Written request
Write the material out again exactly.
[start Supplied material]
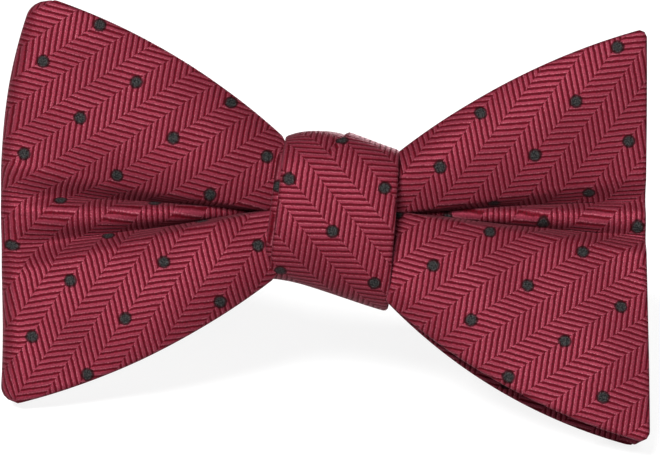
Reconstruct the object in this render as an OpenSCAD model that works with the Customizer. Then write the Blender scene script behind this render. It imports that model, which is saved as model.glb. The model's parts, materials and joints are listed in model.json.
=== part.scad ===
// Adjustable bow tie in patterned silk, free standing.
// It stands on the lower tips of its wings and on its clasp, so the bow leans back a little.
//
// Every piece is drawn as the tie is worn: X to the viewer's right, Y away from the viewer, Z up.
// Y = 0 is the middle of the neckband's cloth where it passes through the knot.
// Round the neck, a place on the band is an angle from the knot, 0 at the front and 180 at the back.

/* [Bow] */
// Left wing, a folded loop: how far its lower corner is from the knot's middle
left_corner_low_x = 57.7; // [52:0.1:62]
// Left wing: distance of the upper corner from the knot's middle
left_corner_high_x = 57.4; // [52:0.1:62]
// Left wing: how far the folded end bulges past a straight line between its corners
left_end_bulge = 3.3; // [0:0.1:6]
// Height of the left wing's upper corner above the band's middle
left_high = 36; // [30:0.1:42]
// Depth of the left wing's lower corner below the band's middle
left_low = 37.2; // [36:0.1:38]
// Right wing, a flared end: distance of the lower corner from the knot's middle
right_corner_low_x = 58.9; // [54:0.1:62]
// Right wing: distance of the upper corner from the knot's middle
right_corner_high_x = 53.4; // [48:0.1:60]
// Height of the right wing's upper corner above the band's middle
right_high = 38.2; // [32:0.1:42]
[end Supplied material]
Task answer
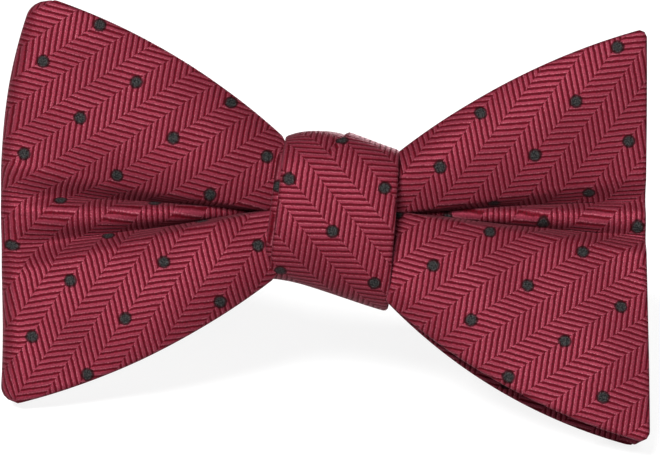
Reconstruct the object in this render as an OpenSCAD model that works with the Customizer. Then write the Blender scene script behind this render. It imports that model, which is saved as model.glb. The model's parts, materials and joints are listed in model.json.
=== part.scad ===
// Adjustable bow tie in patterned silk, free standing.
// It stands on the lower tips of its wings and on its clasp, so the bow leans back a little.
//
// Every piece is drawn as the tie is worn: X to the viewer's right, Y away from the viewer, Z up.
// Y = 0 is the middle of the neckband's cloth where it passes through the knot.
// Round the neck, a place on the band is an angle from the knot, 0 at the front and 180 at the back.

/* [Bow] */
// Left wing, a folded loop: how far its lower corner is from the knot's middle
left_corner_low_x = 57.7; // [52:0.1:62]
// Left wing: distance of the upper corner from the knot's middle
left_corner_high_x = 57.4; // [52:0.1:62]
// Left wing: how far the folded end bulges past a straight line between its corners
left_end_bulge = 3.3; // [0:0.1:6]
// Height of the left wing's upper corner above the band's middle
left_high = 36; // [30:0.1:42]
// Depth of the left wing's lower corner below the band's middle
left_low = 37.2; // [36:0.1:38]
// Right wing, a flared end: distance of the lower corner from the knot's middle
right_corner_low_x = 58.9; // [54:0.1:62]
// Right wing: distance of the upper corner from the knot's middle
right_corner_high_x = 53.4; // [48:0.1:60]
// Height of the right wing's upper corner above the band's middle
right_high = 38.2; // [32:0.1:42]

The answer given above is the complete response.